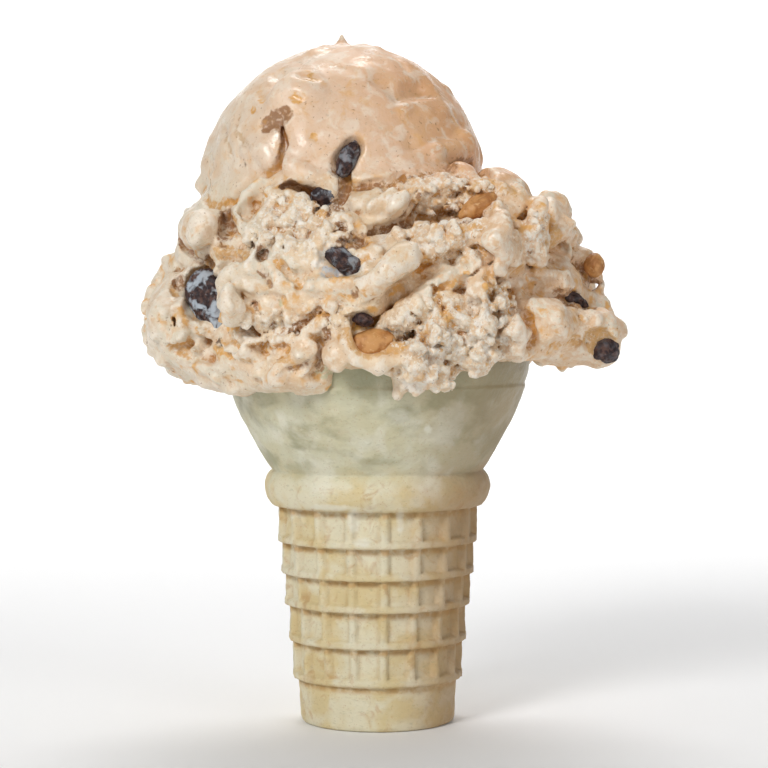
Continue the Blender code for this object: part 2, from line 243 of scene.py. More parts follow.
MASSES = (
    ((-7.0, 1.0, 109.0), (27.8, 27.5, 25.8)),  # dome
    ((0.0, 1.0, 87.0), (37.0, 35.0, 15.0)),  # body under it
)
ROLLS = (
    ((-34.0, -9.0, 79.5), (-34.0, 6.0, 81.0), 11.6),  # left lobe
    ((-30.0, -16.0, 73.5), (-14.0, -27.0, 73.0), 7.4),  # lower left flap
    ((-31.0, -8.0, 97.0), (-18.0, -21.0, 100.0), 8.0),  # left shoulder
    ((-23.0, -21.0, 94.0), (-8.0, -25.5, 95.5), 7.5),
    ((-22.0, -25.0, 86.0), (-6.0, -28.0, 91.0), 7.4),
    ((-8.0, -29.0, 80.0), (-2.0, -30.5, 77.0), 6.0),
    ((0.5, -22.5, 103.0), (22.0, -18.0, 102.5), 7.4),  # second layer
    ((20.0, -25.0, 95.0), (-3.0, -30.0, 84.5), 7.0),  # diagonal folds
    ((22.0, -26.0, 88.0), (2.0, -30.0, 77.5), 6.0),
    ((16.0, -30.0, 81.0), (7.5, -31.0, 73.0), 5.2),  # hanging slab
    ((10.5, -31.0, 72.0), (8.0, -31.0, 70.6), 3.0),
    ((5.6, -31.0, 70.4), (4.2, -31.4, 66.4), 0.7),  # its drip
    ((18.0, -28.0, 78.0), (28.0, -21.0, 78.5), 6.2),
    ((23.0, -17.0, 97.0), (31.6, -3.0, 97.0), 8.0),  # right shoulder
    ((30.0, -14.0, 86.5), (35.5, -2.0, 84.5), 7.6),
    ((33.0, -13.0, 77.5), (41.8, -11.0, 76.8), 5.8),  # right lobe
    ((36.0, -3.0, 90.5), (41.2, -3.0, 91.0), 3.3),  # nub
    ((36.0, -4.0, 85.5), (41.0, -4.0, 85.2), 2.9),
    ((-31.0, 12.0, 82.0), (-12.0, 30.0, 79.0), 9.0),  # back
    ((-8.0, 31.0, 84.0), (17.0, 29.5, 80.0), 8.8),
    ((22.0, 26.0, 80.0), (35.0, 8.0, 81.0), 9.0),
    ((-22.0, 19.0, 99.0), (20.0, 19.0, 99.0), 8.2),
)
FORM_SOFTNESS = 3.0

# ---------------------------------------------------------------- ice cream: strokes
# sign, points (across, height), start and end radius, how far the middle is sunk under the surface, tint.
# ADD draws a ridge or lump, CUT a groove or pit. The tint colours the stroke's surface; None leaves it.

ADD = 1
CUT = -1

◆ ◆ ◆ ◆

● Task brief
Without changing a word, restate the whole listing.

● Result of the exercise
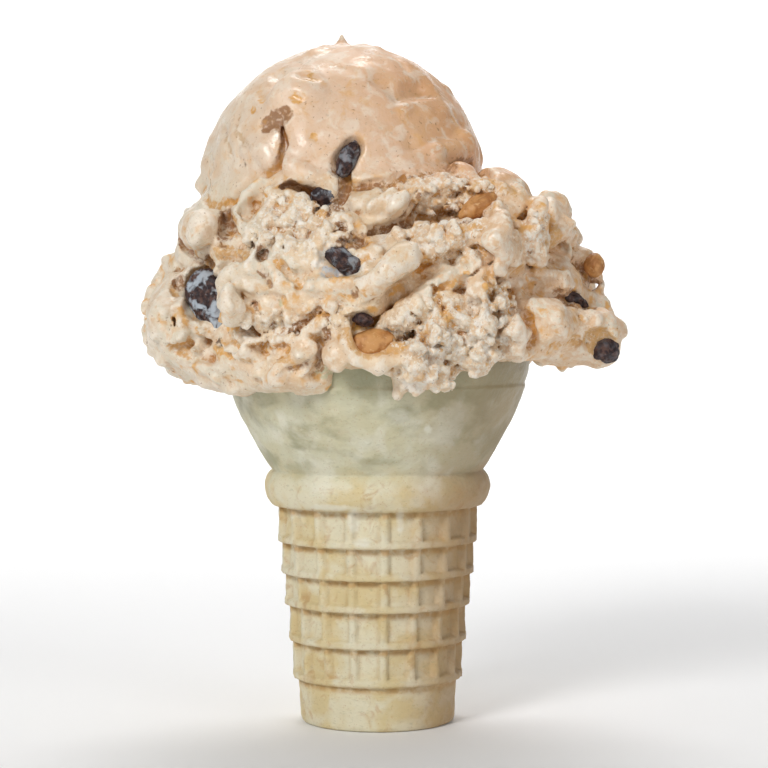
Continue the Blender code for this object: part 2, from line 243 of scene.py. More parts follow.
MASSES = (
    ((-7.0, 1.0, 109.0), (27.8, 27.5, 25.8)),  # dome
    ((0.0, 1.0, 87.0), (37.0, 35.0, 15.0)),  # body under it
)
ROLLS = (
    ((-34.0, -9.0, 79.5), (-34.0, 6.0, 81.0), 11.6),  # left lobe
    ((-30.0, -16.0, 73.5), (-14.0, -27.0, 73.0), 7.4),  # lower left flap
    ((-31.0, -8.0, 97.0), (-18.0, -21.0, 100.0), 8.0),  # left shoulder
    ((-23.0, -21.0, 94.0), (-8.0, -25.5, 95.5), 7.5),
    ((-22.0, -25.0, 86.0), (-6.0, -28.0, 91.0), 7.4),
    ((-8.0, -29.0, 80.0), (-2.0, -30.5, 77.0), 6.0),
    ((0.5, -22.5, 103.0), (22.0, -18.0, 102.5), 7.4),  # second layer
    ((20.0, -25.0, 95.0), (-3.0, -30.0, 84.5), 7.0),  # diagonal folds
    ((22.0, -26.0, 88.0), (2.0, -30.0, 77.5), 6.0),
    ((16.0, -30.0, 81.0), (7.5, -31.0, 73.0), 5.2),  # hanging slab
    ((10.5, -31.0, 72.0), (8.0, -31.0, 70.6), 3.0),
    ((5.6, -31.0, 70.4), (4.2, -31.4, 66.4), 0.7),  # its drip
    ((18.0, -28.0, 78.0), (28.0, -21.0, 78.5), 6.2),
    ((23.0, -17.0, 97.0), (31.6, -3.0, 97.0), 8.0),  # right shoulder
    ((30.0, -14.0, 86.5), (35.5, -2.0, 84.5), 7.6),
    ((33.0, -13.0, 77.5), (41.8, -11.0, 76.8), 5.8),  # right lobe
    ((36.0, -3.0, 90.5), (41.2, -3.0, 91.0), 3.3),  # nub
    ((36.0, -4.0, 85.5), (41.0, -4.0, 85.2), 2.9),
    ((-31.0, 12.0, 82.0), (-12.0, 30.0, 79.0), 9.0),  # back
    ((-8.0, 31.0, 84.0), (17.0, 29.5, 80.0), 8.8),
    ((22.0, 26.0, 80.0), (35.0, 8.0, 81.0), 9.0),
    ((-22.0, 19.0, 99.0), (20.0, 19.0, 99.0), 8.2),
)
FORM_SOFTNESS = 3.0

# ---------------------------------------------------------------- ice cream: strokes
# sign, points (across, height), start and end radius, how far the middle is sunk under the surface, tint.
# ADD draws a ridge or lump, CUT a groove or pit. The tint colours the stroke's surface; None leaves it.

ADD = 1
CUT = -1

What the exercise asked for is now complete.